Winchester community remembers and honors fallen Officer Hunter Edwards


After a tragedy, communities have a way of coming together. The Winchester community was no different after the death of Officer Hunter Edwards.

The four-year veteran of the force died after a car accident on November 24, 2018, while on his way to answer a call. In the months since, community members have stepped up to show their appreciation for Edwards, 30, the Winchester Police Department and Edwards’ family.

First Night Winchester, the group behind many of the New Year festivities in the city, was in the process of creating messages of hope for the community when they learned of the accident. Christine Germeyer, the executive director of First Night Winchester, said the group was inviting residents to write inspirational messages on canvases, and decided to give one to the police department to let officers know the community was thinking of them.

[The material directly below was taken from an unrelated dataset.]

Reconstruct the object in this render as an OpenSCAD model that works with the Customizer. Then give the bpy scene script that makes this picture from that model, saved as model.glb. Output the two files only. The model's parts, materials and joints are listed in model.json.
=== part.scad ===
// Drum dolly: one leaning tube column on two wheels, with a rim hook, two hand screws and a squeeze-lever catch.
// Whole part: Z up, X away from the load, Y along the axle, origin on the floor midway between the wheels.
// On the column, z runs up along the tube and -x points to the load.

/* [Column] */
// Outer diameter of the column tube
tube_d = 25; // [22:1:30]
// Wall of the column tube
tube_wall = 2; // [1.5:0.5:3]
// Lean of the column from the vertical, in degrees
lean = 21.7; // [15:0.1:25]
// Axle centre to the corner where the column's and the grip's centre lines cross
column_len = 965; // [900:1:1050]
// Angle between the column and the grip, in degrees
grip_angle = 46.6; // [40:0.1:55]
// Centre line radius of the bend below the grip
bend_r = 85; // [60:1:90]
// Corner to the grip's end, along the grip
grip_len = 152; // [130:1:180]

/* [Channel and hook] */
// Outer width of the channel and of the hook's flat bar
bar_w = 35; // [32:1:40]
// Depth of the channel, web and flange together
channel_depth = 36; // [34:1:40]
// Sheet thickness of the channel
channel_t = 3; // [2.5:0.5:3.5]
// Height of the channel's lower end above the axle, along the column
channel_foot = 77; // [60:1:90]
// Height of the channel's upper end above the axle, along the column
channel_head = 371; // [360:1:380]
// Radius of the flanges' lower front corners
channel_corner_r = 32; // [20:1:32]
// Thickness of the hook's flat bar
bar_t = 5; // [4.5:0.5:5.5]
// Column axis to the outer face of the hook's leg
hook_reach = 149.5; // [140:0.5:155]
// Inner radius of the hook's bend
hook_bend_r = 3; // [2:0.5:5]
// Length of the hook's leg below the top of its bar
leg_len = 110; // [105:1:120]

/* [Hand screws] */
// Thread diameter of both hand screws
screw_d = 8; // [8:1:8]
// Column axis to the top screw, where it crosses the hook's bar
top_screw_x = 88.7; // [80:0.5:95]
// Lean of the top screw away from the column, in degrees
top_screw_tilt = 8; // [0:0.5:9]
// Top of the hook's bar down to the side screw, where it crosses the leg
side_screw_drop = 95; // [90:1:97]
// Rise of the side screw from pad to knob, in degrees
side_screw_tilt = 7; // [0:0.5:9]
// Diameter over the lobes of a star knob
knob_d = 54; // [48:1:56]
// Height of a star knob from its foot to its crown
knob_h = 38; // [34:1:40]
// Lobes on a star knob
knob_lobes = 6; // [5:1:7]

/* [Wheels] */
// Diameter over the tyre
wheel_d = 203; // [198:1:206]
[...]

Our organization, like so many others, thought, ‘what can we do, how can we show the Winchester Police Department that we care, that we feel your pain, that we empathize with you?’

The organization plans to present additional canvases to other special interest groups in the city, and will give a second canvas full of positive notes to the department.

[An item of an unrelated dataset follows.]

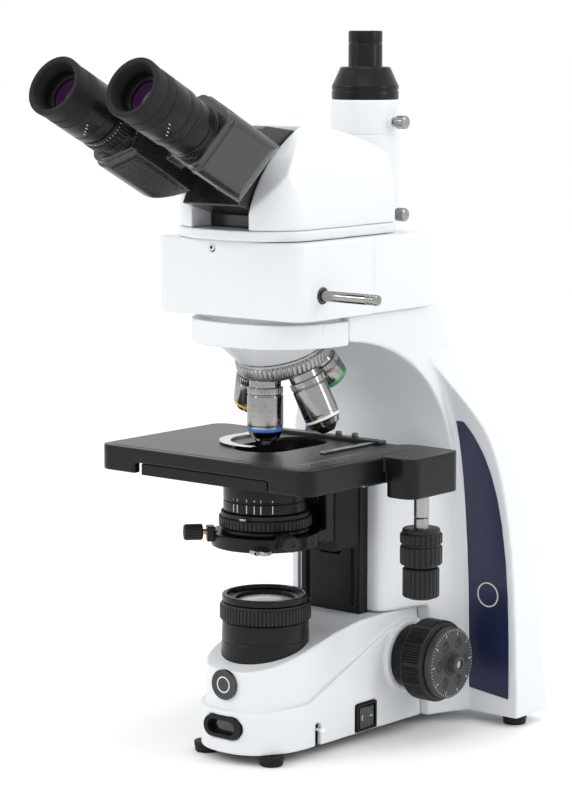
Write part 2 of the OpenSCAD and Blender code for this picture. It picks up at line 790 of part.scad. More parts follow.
module eye_lens() {
    translate([0, 0, 113.01]) cylinder(r = 12.7, h = 5);
    translate([0, 0, 118.02]) intersection() {
        cylinder(r = 12.7, h = 4);
        translate([0, 0, -30]) sphere(r = 32.5);
    }
}

module eyepiece_left() color("black") on_slope() translate([-tube_x, -tube_drop, 0]) {
    eyepiece(87.2);
    eye_lens();
}

module eyepiece_right() color("black") on_slope() translate([tube_x, -tube_drop, 0]) {
    eyepiece(74.3);
    eye_lens();
}

module photo_tube() color("aliceblue") translate([0, photo_y, 0]) difference() {
    union() {
        translate([0, 0, head_deck + 6]) cylinder(r = 23.5, h = 432.8 - head_deck - 6);
        translate([0, 0, head_deck]) cylinder(r = 20, h = 20);
    }
    translate([0, 0, head_z]) cylinder(r = 17, h = 100);
    translate([0, 0, 410]) cylinder(r = 19 + fit, h = 30);
    translate([0, 0, upper_screw_z]) rod_x(1.6 + fit, 10, 30);
    translate([0, 0, lower_screw_z]) rod_x(1.6 + fit, 10, 30);
}

module camera_adapter() color("black") translate([0, photo_y, 0]) difference() {
    union() {
        translate([0, 0, 412]) cylinder(r = 19, h = 22);
        translate([0, 0, 432.9]) cylinder(r = 22.8, h = 9.6);
        translate([0, 0, 442.5]) cylinder(r1 = 22.8, r2 = 16.5, h = 12.2);
        translate([0, 0, 454.7]) cylinder(r = port_r, h = 24.3);
    }
    translate([0, 0, 400]) cylinder(r = 9.5, h = 100);
}

module thumbscrew(z) translate([0, photo_y, z]) {
    rod_x(1.6, 19.1, 29);
    translate([28, 0, 0]) rotate([90, 0, 90]) linear_extrude(8) polygon(fluted(4.6, 0.4, 20));
}

module thumbscrew_upper() color("silver") thumbscrew(upper_screw_z);
module thumbscrew_lower() color("silver") thumbscrew(lower_screw_z);

// ---- one line a node ----

on_bench() base_housing();
on_bench() arm_housing();
on_bench() bottom_plate();
on_bench() foot_pads();
on_bench() base_badge();
on_bench() front_window();
on_bench() side_panels();
on_bench() panel_rings();
on_bench() field_lens_tube();
on_bench() field_lens();
on_bench() field_iris_ring();
on_bench() lamp_module();
on_bench() collector_lens();
on_bench() beam_mirror();
on_bench() power_board();
on_bench() power_inlet();
on_bench() switch_frame();
on_bench() power_rocker();
on_bench() brightness_lever();
on_bench() focus_rail();
on_bench() coarse_shaft();
on_bench() coarse_knobs();
on_bench() fine_shaft();
on_bench() fine_knobs();
on_bench() tension_collar();
on_bench() focus_carriage();
on_bench() focus_rack();
on_bench() stage_base();
on_bench() stage_plate();
on_bench() stage_guides();
on_bench() slide_holder();
on_bench() holder_finger();
on_bench() stage_y_knob();
on_bench() stage_x_knob();
on_bench() condenser_carrier();
on_bench() condenser_body();
on_bench() condenser_lens();
on_bench() iris_ring();
on_bench() centring_screw_left();
on_bench() centring_screw_right();
on_bench() condenser_knob();
on_bench() nose_housing();
on_bench() turret_ring();
on_bench() objectives_rear();
on_bench() objective_front();
on_bench() module_box();
on_bench() filter_slide();
on_bench() pull_rod();
on_bench() head_base();
on_bench() head_housing();
on_bench() hinge_block();
on_bench() tube_housing_left();
on_bench() tube_housing_right();
on_bench() dioptre_ring();
on_bench() eyepiece_left();
on_bench() eyepiece_right();
on_bench() photo_tube();
on_bench() camera_adapter();
on_bench() thumbscrew_upper();
on_bench() thumbscrew_lower();
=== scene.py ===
import math

import bmesh
import bpy
from mathutils import Matrix, Vector


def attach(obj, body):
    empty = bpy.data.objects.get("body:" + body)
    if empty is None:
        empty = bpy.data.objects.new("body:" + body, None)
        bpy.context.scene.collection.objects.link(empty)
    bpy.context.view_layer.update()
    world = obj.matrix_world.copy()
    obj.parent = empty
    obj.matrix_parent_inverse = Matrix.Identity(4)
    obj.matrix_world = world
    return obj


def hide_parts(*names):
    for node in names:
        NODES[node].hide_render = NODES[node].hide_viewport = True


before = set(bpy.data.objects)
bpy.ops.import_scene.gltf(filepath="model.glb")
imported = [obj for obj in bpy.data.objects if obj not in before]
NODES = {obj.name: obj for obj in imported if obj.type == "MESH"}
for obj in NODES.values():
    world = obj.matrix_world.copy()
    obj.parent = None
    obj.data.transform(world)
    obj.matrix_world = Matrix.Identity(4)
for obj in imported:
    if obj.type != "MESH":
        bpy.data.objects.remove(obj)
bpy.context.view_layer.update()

# Sizes are millimetres about the optical axis, as the CAD draws them. The frames below turn them into metres.
MM = 0.001
AXIS_Y = -8                                   # the optical axis, in the CAD's own frame
SLOPE_DEG, HUB_Y, HUB_Z = 27, -38.968, 400.892  # slope and hinge of the viewing tubes
TUBE_X, TUBE_Y = 32.5, -15                    # axis of a tube, from the hinge
SWING = 24.775                                # degrees that the housings hang below level
SHAFT_Y, SHAFT_Z = 102, 52.5                  # focus drive
SHOULDER_Z, TURRET_R, TURRET_TILT = 252.4, 21.5, 20
TURRET_STEP = 72                              # degrees between objectives
STAGE_Z = 205.5                               # top of the stage plate
HOLDER_Z = STAGE_Z + 2.3                      # top of the specimen holder
CONDENSER_Z, CARRIER_Z = 141, 150             # underside of the condenser, middle of its carrier
PHOTO_Y = 106                                 # photo tube
ROD_Y, ROD_Z = -16.5, 312                     # filter slide's rod
DRIVE_X, DRIVE_Y = 93.5, 48                   # stage drive's spindle
FLOOR_HALF, FLOOR_CORNER, FLOOR_THICK = 30000, 4000, 3
CAM_AZ, CAM_EL = math.radians(39.68), math.radians(8.11)
CAM_PLACE, CAM_LENS, CAM_SENSOR, CAM_FAR = (1.13232, -1.35135, 0.48777), 120.78, 36, 60
WORLD_STRENGTH = 1.035
LAMP_AIM = (0, 0, 0.25)


def shift(x, y, z):
    return Matrix.Translation((x, y, z))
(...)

Others turned their attention to Edwards’ family his wife, Tara, and young son, Landon.

Law enforcement officers in Winchester and beyond held fundraisers. Winchester Police Officer Kate Bracy teamed up with the company Barbells and Badges to design a shirt within the company’s Honor a Hero project. The shirts sold quickly, raising thousands of dollars in the first few days. 

For me, it was just, I knew I needed something more to hold on to when it came to Hunter, Bracy said in an early December interview. I just felt that maybe other people had the exact same feeling that I did.

Others unaffiliated with the department organized fundraisers, as well.

The mission of the Strength and Honor Motorcycle Club is to support the families of fallen first responders and veterans. The Stonewall chapter did so by raising $4,055 for the Edwards’ family, primarily by selling custom poker chips and holding a benefit ride through Frederick County, Va., and Winchester.

We needed to do something, said Bill Collins, the chapter’s sergeant at arms and an investigator with the Strasburg Police Department. Law enforcement is a close-knit family, no matter where we’re at.

Even local business owners did what they could to honor Edwards’ memory.

Shortly after the accident, Anthony’s Pizza in Winchester engraved Edwards’ name and badge number alongside other fallen first responders in the restaurant, where Edwards was a regular. The restaurant’s owner, Claudio Buono, said it was a small way his team could recognize the sacrifices Edwards made.

Buono even invited the Edwards family and the police department to the restaurant after the viewing, feeding dozens for free. 

We had a table set up where he sat, and we decorated so his wife sat at the table where he sat. Matter of fact, she ate what he ate, Buono said. It was special. We had, like, most of the police officers and everyone that’s in service come after the viewing. They were all here. We fed them, and we talked about things, about Hunter.

While the community remembers Officer Edwards, there’s no forgetting for his family. Family and close friends declined to be interviewed on camera, but several submitted written statements to WDVM 25.

Edwards’ wife, Tara, wrote the following:

“Grief is something nobody prepares you for. One of the hardest grieving moments throughout this process, I would have to say, is answering Landon’s questions or hearing him talk about it. He will ask me, ‘why do other kids have their daddy and mine is an angel?’ Sometimes, he will become very emotional. When you ask him what’s bothering him, he will start to cry. I hold him in my arms, and say it’s going to be okay. He replies, ‘I want my daddy, it’s not the same.’ 

Now, Tara said the only thing she can do is share stories of Hunter and how he lived.